Biden called the comments “appalling and dangerous” and the mark of someone promising to rule as a dictator. NATO Secretary-General Jens Stoltenberg said Trump’s language “undermines our security.” European Council President Charles Michel said the statements “serve only [Russian President Vladimir] Putin’s interest.”

Some took it even further. “American democracy is sick,” said Thierry Breton, the European Union’s internal markets chief. “It would be enough to make [former U.S. President Ronald] Reagan ill,” said U.S. Rep. Adam Schiff.

Trump’s remarks came as Russia has committed a third of its annual state budget to defense and U.S. officials say Moscow’s ultimate goal of permanently undermining Ukraine’s independence remains unchanged. And with opinion polls showing a close race between Trump and Biden, European officials have quietly been looking for ways to insulate the continent in the event of a second Trump presidency. Since the outset of the invasion, European officials have routinely warned that if Russia were to succeed in Ukraine, it would embolden the Russian president to set his sights on other countries in Europe.

“If we cannot manage, together with the U.S., to stop Russia in Ukraine, it’s a matter of time if it is a war against NATO in general, and that will be much higher cost,” said Aron Emilsson, chair of the Swedish parliament’s Foreign Affairs Committee, on a visit to Washington last week.

Senior military officials in Sweden and the United Kingdom have warned their populations to prepare for a potential war with Russia.

Trump has a long-standing affinity for Putin. At a summit in Helsinki, Finland, in 2018, he sided with the Russian leader over his own intelligence community regarding Moscow’s efforts to interfere in the 2016 U.S. presidential election.

During his 2016 presidential campaign, Trump called on Russia to find thousands of emails missing from the personal server of his rival, Hillary Clinton. “Russia, if you’re listening,” Trump said at a press conference, “I hope you’re able to find the 30,000 emails that are missing.” Later that day, Russian intelligence operatives targeted Clinton’s office and dozens of email accounts associated with the campaign, according to an indictment of 12 Russian intelligence officers involved in the hacking efforts.

“Sometimes, dictators interpret such words as an invitation to act,” said Zygimantas Pavilionis, chair of the Lithuanian parliament’s Foreign Affairs Committee, speaking about Trump’s comments regarding NATO over the weekend.

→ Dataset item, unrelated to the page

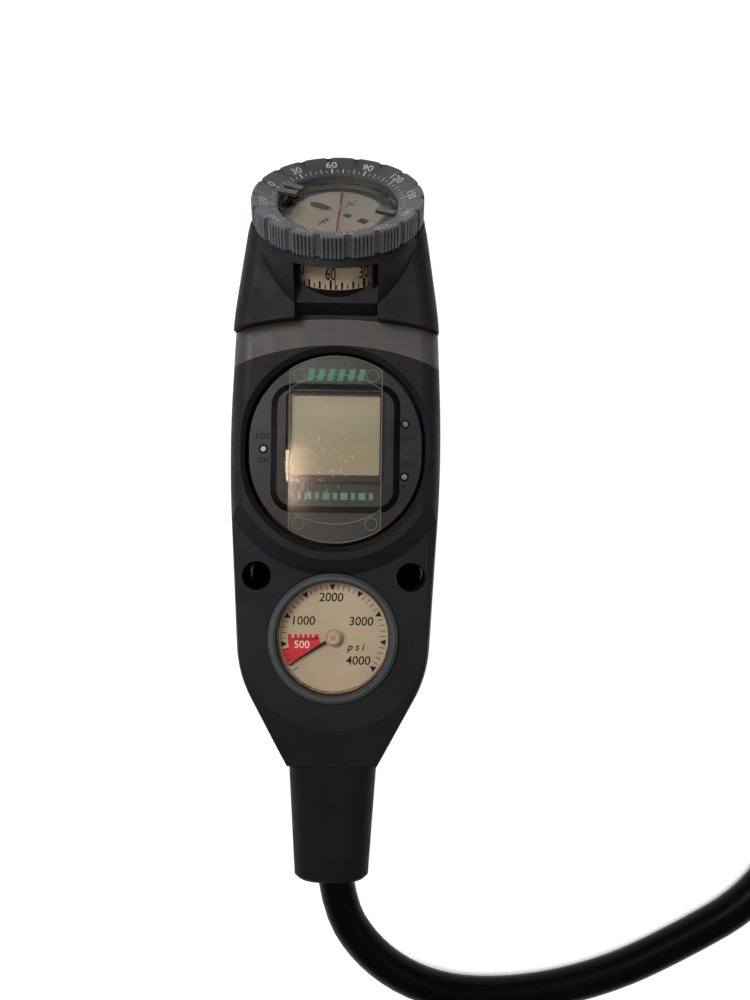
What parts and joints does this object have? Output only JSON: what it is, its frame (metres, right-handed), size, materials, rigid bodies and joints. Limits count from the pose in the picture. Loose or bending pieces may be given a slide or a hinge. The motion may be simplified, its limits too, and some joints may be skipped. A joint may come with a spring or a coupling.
{
  "type": "dive instrument console with high-pressure hose",
  "caption": "In-line dive console in a rubber boot: tilted compass, dive computer and pressure gauge, with its high-pressure hose in a coil.",
  "frame": {"origin": "under the middle of the console (hose left out), on the surface its back lies on", "axes": "+Z out of the instrument faces, +Y along the console from the hose end to the compass, +X to the right seen from the front"},
  "size_m": [0.3868, 0.339, 0.0656],
  "materials": {
    "boot_rubber": "moulded, satin",
    "band_plastic": "moulded, satin",
    "bezel_plastic": "moulded, ribbed edge",
    "clear_plastic": "clear, scratched",
    "case_plastic": "moulded",
    "dial_paint": "cream, printed",
    "card_plastic": "cream, printed",
    "display_glass": "grey-green",
    "needle_paint": "black",
    "brass": "turned",
    "plated_brass": "plated, satin",
    "steel": "stainless",
    "seal_rubber": "nitrile",
    "hose_rubber": "extruded, semi-gloss",
    "board": "solder mask",
    "chip_plastic": "moulded",
    "cell_steel": "lithium cell can",
    "magnet": "ferrite"
  },
  "bodies": {
    "console": {"main_boot": "boot_rubber", "accent_band": "band_plastic", "compass_cradle": "boot_rubber", "neck_sleeve": "boot_rubber", "band_screws": "steel", "gauge_case": "brass", "gauge_bezel": "bezel_plastic", "gauge_lens": "clear_plastic", "lens_gasket": "seal_rubber", "dial_plate": "dial_paint", "bourdon_spiral": "brass", "movement_frame": "brass", "blowout_plug": "seal_rubber", "inlet_stem": "brass", "swivel_spool": "steel", "spool_orings": "seal_rubber", "hose_nut": "plated_brass", "computer_case": "case_plastic", "case_gasket": "seal_rubber", "computer_cover": "case_plastic", "computer_window": "clear_plastic", "lcd_mask": "case_plastic", "lcd_module": "display_glass", "display_carrier": "case_plastic", "circuit_board": "board", "circuit_chips": "chip_plastic", "battery": "cell_steel", "battery_cap": "case_plastic", "battery_cap_oring": "seal_rubber", "battery_contacts": "steel", "buzzer": "brass", "pressure_sensor": "steel", "contact_studs": "steel", "case_screws": "steel", "bezel_snap_ring": "steel", "bezel_click_spring": "steel", "capsule_shell": "clear_plastic", "capsule_base": "case_plastic", "diaphragm": "seal_rubber", "diaphragm_ring": "case_plastic", "pivot_pin": "steel"},
    "bezel": {"bezel_ring": "bezel_plastic", "index_posts": "bezel_plastic"},
    "card": {"compass_card": "card_plastic", "card_jewel": "clear_plastic", "card_magnets": "magnet"},
    "needle": {"pointer": "needle_paint", "hub_cap": "brass", "pointer_shaft": "steel"},
    "guard": {"lens_guard": "clear_plastic"},
    "hose_line": {"hose_barb": "plated_brass", "gauge_end_ferrule": "plated_brass", "hose": "hose_rubber", "hose_coil": "hose_rubber", "hose_tie": "seal_rubber", "port_end_ferrule": "plated_brass", "port_fitting": "plated_brass", "port_oring": "seal_rubber"}
  },
  "joints": [
    {"name": "bezel_turn", "type": "hinge", "parent": "console", "child": "bezel", "pos_m": [0, 0.11834, 0.042], "axis": [0, 0.7547, 0.6561], "continuous": true},
    {"name": "card_turn", "type": "hinge", "parent": "console", "child": "card", "pos_m": [0, 0.11834, 0.042], "axis": [0, 0.7547, 0.6561], "continuous": true},
    {"name": "needle_turn", "type": "hinge", "parent": "console", "child": "needle", "pos_m": [0, -0.04556, 0.028], "axis": [0, 0, -1], "range_deg": [-8.3, 250.4], "stiffness_Nm_per_rad": 0.0002},
    {"name": "guard_lift", "type": "slide", "parent": "console", "child": "guard", "axis": [0, 0, 1], "range_m": [0, 0.015]},
    {"name": "hose_swivel", "type": "hinge", "parent": "console", "child": "hose_line", "pos_m": [0, -0.08356, 0.0165], "axis": [0, -1, 0], "continuous": true}
  ]
}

Trump was not the first U.S. president to urge allies to meet the alliance’s spending goals. Former presidents Barack Obama and George W. Bush both pressed member states to bolster their defense spending, a frustration shared by countries on the alliance’s eastern flank that have long felt that they shoulder a disproportionate amount of responsibility, said Rachel Rizzo, a nonresident senior fellow at the Atlantic Council’s Europe Center.

“It’s no secret that Europeans need to take their security more seriously,” Rizzo said.

European countries have ramped up defense spending over the past decade, spurred by Russia’s annexation of Crimea and Washington’s strategic pivot to focusing on the Indo-Pacific, Rizzo said.

The NATO of today is a very different one than when Trump left the White House. The full-scale Russian invasion of Ukraine prompted many members to scrutinize their own defense spending and military readiness. Defense spending surged, as did investments in arms manufacturing and procurement.

Three days after the invasion began, German Chancellor Olaf Scholz declared that the invasion was a turning point for Germany, long a laggard on defense spending, and Berlin would be setting new targets to reach the alliance minimum spending threshold of 2 percent.

But even as more countries are gaining momentum to hit NATO’s defense spending target—2 percent of GDP—the European Union is set to miss its target of providing a million artillery shells to Ukraine by March. “At this moment, the West is not prepared for serious military action,” said Artis Pabriks, Latvia’s former defense minister.

In Washington, Congress quietly passed legislation as part of the 2024 defense budget to prevent any U.S. president from unilaterally withdrawing from the alliance without first securing Senate approval or an act of Congress. The measure, which has bipartisan backing, was widely seen as an effort to “Trump-proof” U.S. membership in the alliance.

But experts said his remarks could still do significant damage to undermine the standing of the military alliance, which relies on the unanimous consent of members to make almost any significant decision.

“For a long time, people were worried about the mechanics of U.S. withdrawal from NATO, but that’s actually not the most important thing,” Rizzo said. “The most important thing is how the United States could potentially act as an ally within NATO and how from within it could undermine it,” she said.

NATO can only enforce Article 5, the alliance’s self-defense clause, if all 31 nations agree to do it—even if they’re not contributing troops. If Russia were to test Article 5, the fear is that a prospective President Trump could leave allies guessing about whether or not the United States would come to their aid.

“If he becomes president again and something happens, suddenly we’re going to be testing that theory,” Townsend said. “[You’re] holding your breath that he’s going to say, look, Estonia is not worth fighting for.”